All week, I have felt quiet. I’ve reached a shore of silence. Please, sometimes I think, don’t speak to me. Then there are times I look over at my husband in bed, wrapped in his elephant blanket, and wonder who he is. Speak to me, I say, poking him. He grunts and rolls away.

On and on the days go, flowing out towards summer, a time when I usually pack up and head to Minnesota with the kids. Where I sit on the deck and drink coffee with my mom or lounge beside the lake with my siblings and their kids or spouses. Everything about this slower, sunny season in Minnesota or Vermont, feels like a luxury, and affirms my life choices, which are normally a source of anxiety for me.
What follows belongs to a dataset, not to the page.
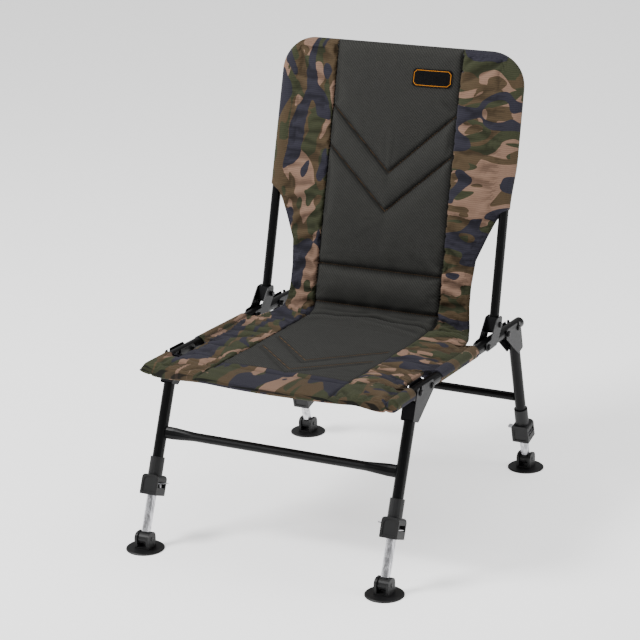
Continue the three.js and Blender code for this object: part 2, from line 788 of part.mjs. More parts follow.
// Back cover
const coverHalf = (s) => {
  if (s > cornerS) return cornerX + Math.sqrt(Math.max(backCornerRadius ** 2 - (s - cornerS) ** 2, 0));
  if (s >= sleeveBottom) return uprightX(s);
  return uprightX(s) - reading(waistInsets, (s - coverBottom) / (sleeveBottom - coverBottom))[0];
};
const coverRows = [
  ...steps(coverBottom, sleeveBottom, waistRowShares),
  ...steps(sleeveBottom, cornerS, coverRowShares),
  ...steps(cornerS, backTubeTop, cornerRowShares),
];
const sleeveRadius = backTubeD / 2 + gap + clothWall;
const sleeveReach = sleeveRadius - coverInsideSleeve;

const coverSheet = sheet(mirrored(backAcross), coverRows, (column, s, face) => {
  const place = Math.abs(column);
  const [front, back] = reading(backThickness, place);
  const top = THREE.MathUtils.clamp((s - cornerS) / backCornerRadius, 0, 1) ** 2;
  const hem = s < sleeveBottom ? between(1, waistHemShare, THREE.MathUtils.clamp(place - 1, 0, 1)) : 1;
  const out = between((face > 0 ? front : back) * hem, sleeveReach, top);
  return vector(Math.sign(column) * acrossAt(place, backPanelHalf, coverHalf(s)), -face * out, s);
});
const [panelFace] = reading(backThickness, 0);
const [panelEdgeFace] = reading(backThickness, 1);
const cover = cut(
  union(coverSheet, sweep(backPath([sleeveBottom]), sleeveRadius, backTubeSides)),
  sweep(backPath([sleeveBottom - channelBelowSleeve, sleeveBottom]), backTubeD / 2 + gap, backTubeSides),
  ...panelSeams(
    backPanelHalf, [coverBottom - cutOverrun, backTubeTop], backChannels, backVees,
    backPanelHalf * backVeeReachShare,
    (x, s) => vector(x, -between(panelFace, panelEdgeFace, Math.abs(x) / backPanelHalf) - seamProud, s),
  ),
);
add('back_cover', placed(cover, backPlace), 'camouflage');

const labelOutline = (() => {
  const [x, s] = [labelAcross, backTubeTop - labelBelowTop];
  const [halfWide, halfTall] = labelSize.map((size) => size / 2);
  return roundedOutline([
    [x - halfWide, s - halfTall, labelRound], [x + halfWide, s - halfTall, labelRound],
    [x + halfWide, s + halfTall, labelRound], [x - halfWide, s + halfTall, labelRound],
  ]);
})();
const labelBack = panelFace + gap;
const label = plateAcrossY(labelOutline, -labelBack - labelThickness, -labelBack);
add('back_label', placed(label, backPlace), 'label');

// Seat cover
const seatFront = (x) => seatFrontMiddleY + seatFrontBow * (x / railHalfSpan) ** 2;

function seatPoint(column, share, face) {
  const x = Math.sign(column) * acrossAt(Math.abs(column), seatPanelHalf, railHalfSpan);
  const y = between(seatFront(x), seatRear, share);
  const sag = seatSag * (1 - (x / railHalfSpan) ** 2) * Math.sin(Math.PI * share);
  const [top, under] = reading(seatThickness, Math.abs(column));
  return vector(x, y, railZ(y) + (face > 0 ? top : under) - sag);
}

const railSleeve = (side, fromY, toY) => {
  const at = (y) => vector(side.x * railHalfSpan, y, railZ(y));
  return rod(at(fromY), at(toY), railD + 2 * gap + 2 * clothWall, railSides);
};
const seatNotch = (side, points) => {
  const outline = points.map(([x, y]) => new THREE.Vector2(side.x * x, y));
  const geometry = new THREE.ExtrudeGeometry(new THREE.Shape(outline), {
    depth: railFrontZ,
    bevelEnabled: false,
  });
  geometry.translate(0, 0, railFrontZ / 2);
  return solidOf(geometry);
};
const wideOfRail = railHalfSpan + railD;
const notchHalf = railHalfSpan - plateOuter - gap - nutHeight - notchRoom;
const frontLean = radians(frontLeanDeg);
const pocketEndY = -(plateOuter + pocketRoom) / Math.cos(frontLean) - railD / 2 * Math.tan(frontLean);
const pocketFrontY = railFrontY - pocketOverhang;
const seat = cut(
  union(
    cut(
      sheet(mirrored(seatAcross), seatRowShares, seatPoint),
      ...sides.flatMap((side) => [
        seatNotch(side, [[notchHalf, pocketEndY], [wideOfRail, pocketEndY], [wideOfRail, notchEndY],
          [notchHalf, notchEndY]]),
        seatNotch(side, [[notchHalf, sleeveEndY], [wideOfRail, sleeveEndY],
          [wideOfRail, seatRear + cutOverrun], [notchHalf - seatRearNarrower, seatRear + cutOverrun]]),
      ]),
    ),
    ...sides.flatMap((side) => [
      railSleeve(side, pocketFrontY, pocketEndY),
      railSleeve(side, notchEndY, sleeveEndY),
    ]),
  ),
  ...sides.map((side) => {
    const at = (y) => vector(side.x * railHalfSpan, y, railZ(y));
    return rod(at(railFrontY - gap), at(sleeveEndY + cutOverrun), railD + 2 * gap, railSides);
  }),
  ...panelSeams(
    seatPanelHalf, [seatPanelFrontY, seatRear + cutOverrun], [seatPanelFrontY], seatVees,
    seatPanelHalf * seatVeeReachShare,
    (x, y) => {
      const share = (y - seatFront(x)) / (seatRear - seatFront(x));
      return vector(x, y, seatPoint(x / seatPanelHalf, share, 1).z + seamProud);
    },
  ),
);
add('seat_cover', seat, 'camouflage');

export default group;
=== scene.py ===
"""Dresses the low folding fishing chair: padded camouflage cover, black tubes, bright inner legs."""

import json
import math

import bpy
import numpy as np
from bpy.props import FloatProperty, FloatVectorProperty, PointerProperty
from mathutils import Matrix, Vector, noise


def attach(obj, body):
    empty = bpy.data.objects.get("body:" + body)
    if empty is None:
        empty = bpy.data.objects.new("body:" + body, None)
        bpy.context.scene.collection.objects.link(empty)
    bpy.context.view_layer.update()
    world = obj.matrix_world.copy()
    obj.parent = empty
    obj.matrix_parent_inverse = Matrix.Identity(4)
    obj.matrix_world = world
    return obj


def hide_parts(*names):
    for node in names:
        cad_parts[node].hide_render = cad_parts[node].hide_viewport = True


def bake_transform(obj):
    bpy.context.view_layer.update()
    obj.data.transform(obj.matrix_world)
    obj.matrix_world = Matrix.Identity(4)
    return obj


bl_info = {
    "name": "Fishing chair",
    "version": (1, 0, 0),
    "blender": (4, 5, 0),
    "location": "View3D > Sidebar > Chair",
    "description": "Dresses the low folding fishing chair and sets its stage",
    "category": "Object",
}

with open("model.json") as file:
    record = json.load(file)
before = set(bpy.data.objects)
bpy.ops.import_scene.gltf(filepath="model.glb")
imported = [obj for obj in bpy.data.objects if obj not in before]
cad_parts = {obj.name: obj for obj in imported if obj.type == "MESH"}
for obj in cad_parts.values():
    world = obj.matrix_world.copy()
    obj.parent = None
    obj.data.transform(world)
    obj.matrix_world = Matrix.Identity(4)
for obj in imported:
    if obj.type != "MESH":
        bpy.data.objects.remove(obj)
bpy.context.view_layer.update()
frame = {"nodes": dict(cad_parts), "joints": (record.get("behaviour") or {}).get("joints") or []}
MM = 0.001

# Places along the chair in millimetres, from where the front legs meet the rails; the frame's zero lies
# CENTRE_Y behind that. Places up the back are measured along the uprights from the rails
CENTRE_Y = 208.537
RAIL_HALF = 255.0
RAIL_FRONT_Z = 350.7
RAIL_DROP = 0.038
RECLINE = math.radians(14.36)
BACK_Y = 369.0
UPRIGHT_LEAN = 0.012
TUBE_TOP = 552.0
CORNER = 58.0
SLEEVE_FROM = 250.0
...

I wonder what this different life would be like. One in which we are farmers or makers or stay-at-home teachers of children; one in which we value our relationships with our family and the landscapes that surround us so deeply that we refuse to work excessively in offices spaces or the like, and it’s somehow possible to live this other way. I wonder if Berger’s concept of time applies here. But, though I have read and re-read his passages on time in his book And Our Faces, My Heart, Brief as Photos, I can’t quite distill them. I only sense an affinity to his words, a knowing that I have held like water through my hands. A flickering that once passed can’t be made into words. There is a different way of knowing death, a way to make it a part of life. To draw up close to it and hold it gently near to you and it is in this way of knowing we return to another way of life lived close to the land, close to each other, in quietude. Our constant longing for more, fed by living. All our loss absorbed in the soil of the body, renewed.